Reviewed by Chris Cabin filmcritic.com
Late last year, while covering the inaugural edition of the DOC NYC festival, I came across Lost Bohemia, a small documentary about the last group of tenants living in the rent-controlled apartments and studios above New York City's Carnegie Hall, which have since become corporate offices. Nothing if not noble in its endeavors, Lost Bohemia nevertheless indulged in the romanticizing of New York eccentrics to the point of gluttony, becoming a blithely liberal and biased message piece on the hardships of modern artists and the elderly under an oversized and globalized capitalist economy. Ironically, the film became transfixed with the fiscal and paid only brief lip service to the day-to-day practices of the artists of whom it seemed so fond. The film's frustration and anger were understandable: Its director, Josef Astor, was one of the aforementioned final tenants.
One of Mr. Astor's neighbors at Carnegie Hall, the legendary photographer Bill Cunningham, appeared in that film and is the sole focus of Richard Press's Bill Cunningham New York, a sincere and fascinating new documentary that doubles as somewhat of a corrective to Lost Bohemia. Indeed, Astor appears as an interviewee, halfway through Press's film, praising and speaking lovingly about Cunningham and their other neighbor, the so-called "Duchess of Carnegie Hall," photographer Editta Sherman. Even the Carnegie Hall drama is revisited here, but it figures in as part of Cunningham's life rather than a cause for protest. The biggest beef Cunningham has over it is that he must now be relocated to a larger apartment with such extravagances as a working kitchen and a private bathroom with a shower.

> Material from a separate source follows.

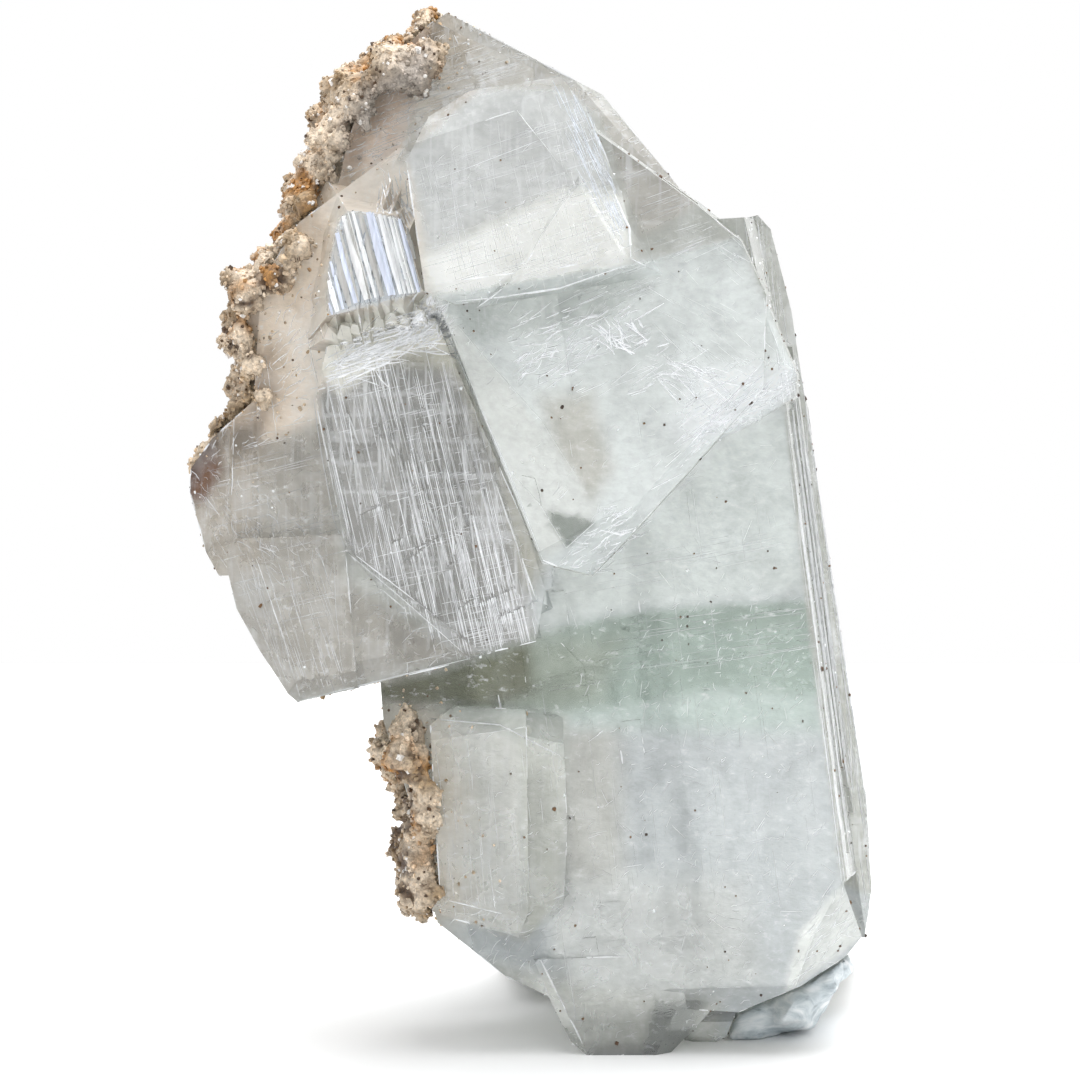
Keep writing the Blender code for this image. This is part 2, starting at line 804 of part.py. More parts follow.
def build():
    remove_startup_objects()
    parts = new_collection("apophyllite_cluster")
    crystals = (
        main_prism()
        + prism_flank()
        + pointed_crystal()
        + top_block()
        + crown()
        + wing()
        + silver_patch()
        + knee()
        + hidden_side()
    )
    clear_green = principled("clear_apophyllite", (0.86, 0.9, 0.88), 0.12, 0.8)
    growth = new_collection("crystal_growth")
    body = joined("apophyllite_crystals", [c.mesh() for c in crystals], parts, growth, clear_green)

    cutters = new_collection("crystal_clearance")
    for crystal in crystals:
        helper(crystal.mesh(GAP), cutters)

    brown = principled("druse", (0.52, 0.4, 0.28), 0.7)
    upper = crust_meshes("peak_crust", PEAK_LUMPS, PEAK_CRUST_DEPTHS, 3, 1, SEED + 4)
    upper += crust_meshes("inner_crust", INNER_LUMPS, INNER_CRUST_DEPTHS, 2, 1, SEED + 6)
    upper += crust_meshes("flank_crust", FLANK_LUMPS, FLANK_CRUST_DEPTHS, 3, 1, SEED + 7)
    crust = joined("druse_crust", upper, parts, new_collection("crust_growth"), brown)
    clear_of(crust, cutters)

    lower = crust_meshes("low_crust", LOWER_LUMPS, LOWER_CRUST_DEPTHS, 3, 1, SEED + 5)
    low = joined("druse_crust_low", lower, parts, new_collection("low_crust_growth"), brown)
    clear_of(low, cutters)

    grey = principled("grey_matrix", (0.42, 0.47, 0.48), 0.5)
    foot = joined("matrix_foot", above_ground(foot_meshes()), parts, new_collection("foot_growth"), grey)
    clear_of(foot, cutters)

    nodes = [body, crust, low, foot]
    for node in nodes:
        without_chips(node)
    centre_on_origin(nodes)


build()
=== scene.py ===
import math
import random

import bmesh
import bpy
import numpy as np
from mathutils import Matrix, Vector, noise
from mathutils.bvhtree import BVHTree


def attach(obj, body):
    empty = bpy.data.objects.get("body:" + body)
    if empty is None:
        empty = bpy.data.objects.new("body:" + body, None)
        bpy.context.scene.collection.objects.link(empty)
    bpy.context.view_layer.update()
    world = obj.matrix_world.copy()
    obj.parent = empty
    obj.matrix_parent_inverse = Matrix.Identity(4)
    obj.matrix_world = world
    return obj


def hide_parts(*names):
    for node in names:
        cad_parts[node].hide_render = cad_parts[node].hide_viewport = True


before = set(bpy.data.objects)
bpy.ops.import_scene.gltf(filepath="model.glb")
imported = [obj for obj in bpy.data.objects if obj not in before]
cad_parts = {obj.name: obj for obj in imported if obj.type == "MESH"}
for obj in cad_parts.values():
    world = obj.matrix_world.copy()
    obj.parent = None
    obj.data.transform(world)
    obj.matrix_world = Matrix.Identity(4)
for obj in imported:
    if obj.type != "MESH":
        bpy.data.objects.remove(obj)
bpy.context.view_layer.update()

# The front is laid out as the eye sees it. Places there are pixels of a 1080 x 1080 picture,
# x to the right and y down, and a ray along the line of sight puts each one on the crystals.
sight = {
    "pixel": 0.086,            # mm of the object to one pixel
    "originPixel": (545.0, 1057.0),
    "downDeg": 11.0,           # the eye looks down this much
    "restDepth": -12.0,        # mm, depth of the lowest point
    "shift": (1.100, -1.156),  # mm, from the drawing's middle to the frame's
    "distance": 2.5,           # m
    "sensor": 36.0,
}
mm = 0.001
sightSin = math.sin(math.radians(sight["downDeg"]))
sightCos = math.cos(math.radians(sight["downDeg"]))
sightLine = Vector((0.0, sightCos, -sightSin))


def placeOf(px, py, depth):
    across = (px - sight["originPixel"][0]) * sight["pixel"]
    up = (sight["originPixel"][1] - py) * sight["pixel"]
    height = (up - (depth - sight["restDepth"]) * sightSin) / sightCos
    return Vector((across + sight["shift"][0], depth + sight["shift"][1], height)) * mm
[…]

This humble way of looking at life is a ubiquitous trait in Cunningham and crucial to his immense charm and to the film's successes. Hanging out at the offices of the New York Times, where he continues to write, photograph, and, in the age of digital media, narrate his "On the Streets" and "Evening Hours" sections at the age of 82, Cunningham can be seen repairing rips in his poncho with black tape rather than ordering replacements online. "The cheaper, the better" he says about his taste in coffee before he starts biking towards a gala event, and he seems to have an honest distaste for the entrapments of money, whether refusing a sizable check from Conde Nast or a nice plate of salmon from a marketing director at a swanky event. Referring to nearly everyone as "child," Cunningham is a warm presence with a sweet way about him that belies his steel-reinforced work ethic; he accepts nothing that might cast doubt on his reputation. But then he's hesitant to even acknowledge his reputation.
Forever seen pedaling his bike around 4th Avenue and 59th Street, only a stone's throw from Carnegie Hall, Cunningham remains the same particular and peculiar man he's always been. The unanimous praise given to him at first seems dubious, but Press balances it out with some riveting insight into the gears of the fashion world. Cunningham photographs everyone, from socialites to tourists to the indigent, but his tone remains that of a curious collector of visual artifacts, a man who seems to be building a fashion timeline through images. As many would document the rise and architecture of capitalist symbols and buildings in China and Saudi Arabia, Cunningham documents the ever-changing state of what he calls the armor that "protects you from the reality of life."
Press incorporates footage from a report done on Cunningham in the 1980s and makes bountiful use of old photographs and those odd moments where Cunningham's ego does rear its head. Arguing with his art director, it's fascinating to watch Cunningham construct visual narratives for his pieces, sometimes driving his collaborator to passive-aggressive sparring. Press doesn't form a fluid narrative out of Cunningham's story but rather wisely cherry-picks eras, choices, events, and people that most uniquely shed light on him. It comes as a bit of a surprise when Press probes Cunningham both about his sexuality and his religion towards the end of the film, as if there was a big reveal coming. But Cunningham goes about it in his own tender way, at once answering as truthfully as he comfortably could and creating a whole new line of questions that will likely never be answered.